Achieving degrowth, by contrast, would necessitate strong mechanisms for redistribution if it is also to redress currently extreme levels of inequality. Herman Daly states unequivocally, ‘without aggregate growth, poverty reduction requires redistribution’.20 In chapter four, we went even further to argue that capitalist growth is the cause rather than the cure for poverty, which provides an additional reason to move decisively beyond (capitalist, GDP-oriented) growth. Rather than seeking to generate additional finance through spurring further economic growth, therefore, we will argue that convivial conservation must seek to redirect resources from other arenas to support both biodiversity protection and the livelihoods of local people who depend on them. This does not mean courting multinational extractives to try to direct a portion of their proceeds into conservation as offsets for ecological damage, as capitalist conservation seeks to do, but rather to reign in these extractives altogether so that their activities do not need to be offset at all. In place of the potential revenue lost in this approach (as well as through other activities like ecotourism that must also be curtailed), resources must be generated by mobilizing forms of redistribution that harness available wealth, in various forms including money but also the sharing of labour and other collective activities.21

Conservationists on all sides of the great debate commonly claim that we face ‘hard choices’, essential tradeoffs in our efforts to support both economic and ecological thriving.22 But in fact this may be an inaccurate characterization of our situation once the dynamics of capitalism are brought into the picture.23 André Gorz, for instance, argued some time ago that:

Nothing – other than the logic of capitalism – prevents us from manufacturing and making available to everyone adequate accommodation, clothing, household equipment, and forms of transportation which are energy-conserving, simple to repair, and longlasting, while simultaneously increasing the amount of free time and the amount of truly useful products available to the population.24

It is precisely this type of programme that degrowth pursues, and our proposal of convivial conservation fits right into this vision.

RECLAIMING THE COMMONS

At the same time as ‘degrowing’ the global economy and de-accumulating the political economy, we must redevelop communal forms of resource governance based on egalitarian, democratic decision-making and resource allocation – what Ashish Kothari calls radical ecological democracy.25 In doing this, convivial conservation must build on and at the same time transcend existing models of common pool resource (CPR) management.
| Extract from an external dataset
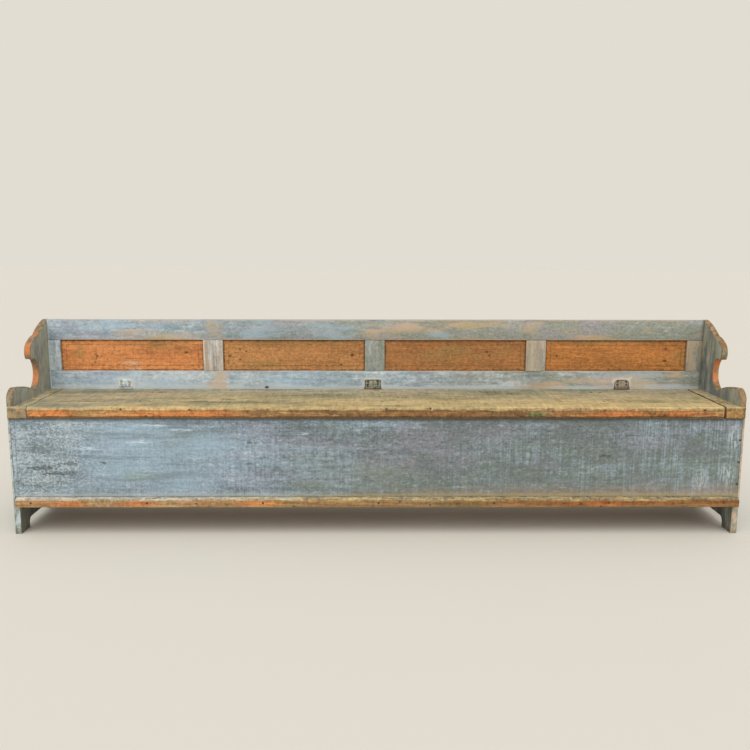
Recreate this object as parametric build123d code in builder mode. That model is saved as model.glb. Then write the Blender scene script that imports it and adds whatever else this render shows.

Another element of this discussion relates to the surviving commons. This is not only the commons that survive despite forces of privatization highlighted by Nobel Prize winner Elinor Ostrom and her school of thought, but also the focus of more recent research showing that autonomous spaces can work positively for common resource management as well.26 As Prakash Kashwan explains, ‘recognizing the agency of rural residents in the process of adjudication of land use conflicts and providing them with autonomous spaces for management of local resources is likely to significantly boost the local demand for environmental stewardship.’27

As copious research shows, common property regimes are commonly limited by the fact that they do not act in a vacuum but are in reality encroached upon by numerous external forces, not least of which are powerful industrial enterprises with claims upon the same resources that common pool resources manage.28 Hence, finding ways to limit this influence while building more conducive global and higher-scale regimes is essential to effective commons management. Also essential is finding new sources of revenue to support this management that do not entail further commodification of the resources to be conserved or offsetting of increased extraction elsewhere, which merely displaces ecological damage rather than reducing it in aggregate. In turn, this requires moving from the ‘Anthropocene’ to a politics where ‘taking responsibility for nature and taking responsibility for democracy come together’ whereby ‘the democratic responsibility is the responsibility of making a world’.29

RECLAIMING REVOLUTION

The logical conclusion becomes inevitable: reclaiming revolution. The very fact of thinking and imagining beyond capitalism is already a revolutionary step, as argued by Neil Smith:

One of the greatest violences of the neoliberal era was the closure of the political imagination. Even on the left, perhaps especially so, the sense became pervasive that there was no alternative to capitalism. Revolutionary possibility was generally confused with utopianism, the history of revolutions notwithstanding, and revolution was collapsed into a caricature of inevitable failure.30

The Anthropocene conservation debate has shown that positing radical ideas for conservation can be done, that big thinking is important and that it works. It works to open up space and political possibilities. Whether these lead to actual revolution, and in what form, cannot be predicted. But we can no longer let fear of failure hinder us from trying. The failures of contemporary capitalism are simply too devastating to not try. And besides: trying, imagining and opening up space for doing and thinking differently is fun and energizing! If this sounds amateurish rather than ‘professional’ or ‘serious’, then this may be precisely the point.31 The revolution certainly needs serious ‘social and political organisation for a more humane future’. But not at the cost of losing ‘the radical and liberating pleasure of doing things we love’.32

ERGO

Let us wrap up this intermezzo in straightforward terms. Convivial conservation must be pursued within a broader revolutionary context of degrowth and sharing the wealth that promotes mixed landscapes in which humans and nonhumans coexist rather than being separated by promoting radical redistribution of resource ownership and control through reining in the power of global corporations (and their capitalist ways of producing ‘value in motion’) rather than appealing to them for leadership and funding. All this, in turn, must be grounded not in monetary valuation or even more general benefit–cost calculation but in an ethic of reciprocity, care and gifting supported by pursuing financing not from the private sector but from collective pooling of resources in whatever form, from state taxation through crowdsourcing. It is in this context that we believe our proposal for convivial conservation must be pursued and to which it should always be connected.